Really it’s not, it’s based on usage of the site and app. The areas where we need to improve and head next is anticipating product changes and seasonality. Especially seasonality by language. So as a good example, North America’s volume and actually most of the world’s volume that we receive trends up June, July, August. However, high season for Japan is February. Chinese New Year is another great example. It’s the exact opposite. What we would be doing next is looking at how that seasonality or how product changes can produce different impacts on different channels and regions. A mobile product change, for instance, would have a significantly different impact on our chat volume than on our phone volume because mobile users are more likely to head to chat and to want to use chat.
HS: What is your demographic like?
JS: Fun fact: The fastest-growing group of Airbnb hosts in the U.S. is seniors (hosts 60 or older).
HS: Have you implemented initiatives to improve knowledge so that people don’t call?

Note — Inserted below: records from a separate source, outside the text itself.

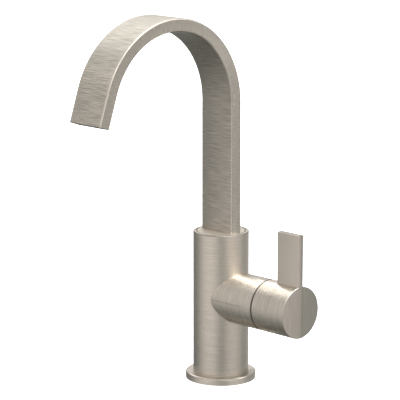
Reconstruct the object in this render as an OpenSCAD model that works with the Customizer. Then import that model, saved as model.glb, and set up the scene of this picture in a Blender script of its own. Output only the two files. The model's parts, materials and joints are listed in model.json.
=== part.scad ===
// Tall basin mixer with a swivelling ribbon spout and a side lever.
// Origin: on the column's axis at the deck plane. +Z is up, the spout reaches
// towards -Y and the handle's axis points along +X. All sizes are millimetres.

/* [Column] */
// Diameter of the column
column_d = 45; // [44:0.5:52]
// Height of the column's top face above the deck
column_top = 122; // [118:1:150]
// Rounding of the column's top edge
column_edge = 0.6; // [0.3:0.1:1]
// Wall round the open well under the column
column_wall = 4; // [3:0.5:5]
// Height of the cartridge and handle axis above the deck
handle_height = 69.5; // [64:0.5:74]

/* [Base flange] */
// Diameter of the base flange
flange_d = 57; // [54:1:66]
// Thickness of the base flange
flange_t = 5.5; // [5:0.5:8]
// Rounding of the flange's top edge
flange_edge = 1.2; // [0.4:0.1:1.5]
// Hole through the flange for the hoses and the stud
flange_hole_d = 35; // [32:0.5:36]
// Depth of the seat that the column's foot drops into
foot_seat = 2.5; // [2:0.25:3]
// Wall of the column's foot where it sits in the flange
foot_wall = 2; // [1.5:0.25:2.5]
// Width of the sealing ring under the flange
gasket_w = 5; // [3:0.5:5.5]
// Thickness of the sealing ring under the flange
gasket_t = 1.3; // [1:0.1:2]

/* [Water ports] */
// Wall radius of each hose port, the core of an M10 x 1 thread
port_r = 4.5; // [4:0.1:5]
// Depth of each hose port's thread
port_depth = 11; // [8:0.5:14]
// Distance between the two hose ports
port_gap = 16; // [15:0.5:18]
// Wall radius of the stud hole, the core of an M8 thread
stud_r = 3.4; // [2.5:0.1:4]
// Depth of the stud hole's thread
stud_depth = 16; // [10:1:20]
// Distance from the column's axis to the stud hole, away from the handle
stud_offset = 9.5; // [9:0.5:10.5]
// Distance from the column's axis to the hose ports, towards the handle
port_offset = 4; // [3:0.5:5]
// Height of the port bosses' ends above the deck
port_mouth = 14; // [8:1:18]
// Radius of the inlet waterways
inlet_r = 3; // [2.5:0.1:3.5]
// Radius of the outlet waterway
outlet_r = 3.5; // [3:0.1:4]

/* [Cartridge] */
// Diameter of the cartridge
cartridge_d = 35; // [34:0.5:37]
// Depth of the cartridge's chamber from the side boss's end
chamber_depth = 38.5; // [36.5:0.25:39]
// Wall of the side boss outside the thread
boss_wall = 2.2; // [1.8:0.1:3]
// Distance from the column's axis to the side boss's end
boss_reach = 52.5; // [48:0.5:60]
// Thickness of the cartridge's base
base_t = 5; // [4.5:0.25:6]
// Thickness of the fixed ceramic disc
fixed_disc_t = 3; // [2.5:0.25:4]
// Thickness of the turning ceramic disc
moving_disc_t = 4; // [3.5:0.25:5]
// Thickness of the plate that drives the turning disc
carrier_t = 5; // [4.5:0.25:6]
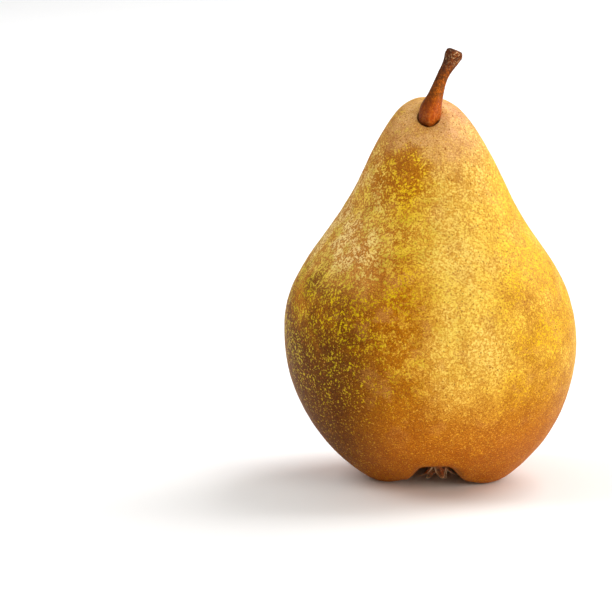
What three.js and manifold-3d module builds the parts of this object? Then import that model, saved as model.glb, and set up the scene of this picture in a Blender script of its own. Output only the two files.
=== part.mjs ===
// Bosc pear standing on its base, with its woody stem and the dried calyx under it.
// Millimetres, +Z up, the front towards -Y. The origin is on the ground, under the
// middle of the pear's bounding box.

import * as THREE from 'three';
import Module from 'manifold-3d';
import { mergeVertices } from 'three/addons/utils/BufferGeometryUtils.js';

const wasm = await Module();
wasm.setup();

// ---- Driving dimensions ----

// Flesh from the calyx basin, out over the rim, up the flank and in to the crown.
// Radius, height, and how far the section's centre lies to the right and to the back.
const profile = [
  [0, 4.6, 1.4, -8.8],
  [3, 4.6, 1.4, -8.8],
  [6.4, 3.2, 1.4, -7.3],
  [9.8, 0.8, 1.3, -4.9],
  [13.4, -0.7, 1.2, -2.4],
  [18.2, 0.5, 1.2, -0.8],
  [25, 6.2, 0.8, -0.2],
  [31.6, 14.7, 0.2, 0],
  [36, 25.8, -0.2, 0],
  [37.4, 37.5, -0.5, 0],
  [35.3, 48.3, -0.9, 0],
  [29.5, 57.4, -1, 0],
  [23.2, 66, -0.6, 0],
  [18.6, 74.3, -0.4, 0],
  [15.1, 82.3, -0.6, 0],
  [11.2, 89, -0.7, 0.2],
  [7.4, 93.7, -1, 0.6],
  [3.6, 95.9, -1.2, 1],
  [0, 96.2, -1.2, 1.2],
];
const depthRatio = 0.98;
const bodyRows = 60;
const bodySides = 72;

// Five soft ribs round the base, and a slight three-sided swell all the way up.
const ribCount = 5;
const ribSwell = 0.01;
const ribReach = 22;
const lobeCount = 3;
const lobeSwell = 0.004;
const lobeTurn = 0.6;
const lobeTwist = 0.03;

// The rim round the basin lifts off the ground between the three lobes that carry the pear.
const rimRadius = 18;
const rimReach = 11;
const rimLifts = [
  { angle: -93, height: 2.3, width: 42 },
  { angle: -132, height: 1.1, width: 19 },
  { angle: -58, height: 0.9, width: 20 },
  { angle: 24, height: 1, width: 26 },
  { angle: 152, height: 1.1, width: 26 },
];

// A dip in the front of the rim, where the calyx shows: it reaches further in than out.
const dipX = 0.7;
const dipHeight = 5.2;
const dipHalf = 5.6;
const dipPower = 4;
const dipRadius = 16;
const dipInside = 9;
const dipOutside = 5;
const dipFade = 6;

// The shallow seat that the stem stands in, on the front slope of the crown, with a low collar.
const seatX = -0.9;
const seatY = -8;
const seatDepth = 1;
const seatReach = 3.4;
const collarHeight = 0.4;
const collarRadius = 4.4;
const collarReach = 1.3;

// Stem centre line from its buried root to the cut tip: x, y, z and radius.
const stemLine = [
  [-1.5, -4.9, 89, 1.4],
  [-1.5, -6.2, 90.3, 2.2],
  [-1.4, -7.3, 91.9, 2.8],
  [-1.1, -8.1, 93.9, 2.8],
  [-0.4, -8.9, 96, 2.2],
  [0.3, -9.3, 98, 1.8],
  [1.1, -9.3, 100.4, 1.5],
  [2, -9.1, 102.6, 1.4],
  [3.1, -8.8, 104.4, 1.55],
  [4, -8.5, 106, 1.9],
  [4.5, -8.3, 107.2, 2.35],
  [4.8, -8.2, 108, 2.3],
  [5, -8.1, 108.5, 1.7],
];
const stemRows = 34;
const stemSides = 24;
const stemRidges = 5;
const stemRidgeSwell = 0.06;
const knobRidges = 3;
const knobSwell = 0.1;
const knobStart = 0.72;
const pithRadius = 0.9;
const pithDepth = 0.5;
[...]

JS: That’s been a giant effort of ours for the past year and a half. Improving access to information upfront to make contacts useful and purposeful and as precise as possible, so that when we get that phone call we know precisely what it’s about and we know it’s something that cannot be supported autonomously on the site.
HS: What metrics do you use to measure your success?
JS: We’re really playing with that right now. As the WFM mind in the building, I have very specific ideas on what it should be and shouldn’t be and why. For instance, we do pay attention very close attention to closed tickets per day.
We are very heavily focused on NPS because we want to ensure that we’re accessible, that we’re providing the support and care and concern for those sensitive moments of truth. So NPS is really a guiding light for us, more so than a lot of other organizations. But I think we are still looking for ways to improve our in-depth quality analysis and expectations and standards which will probably eventually lead to expanding beyond NPS.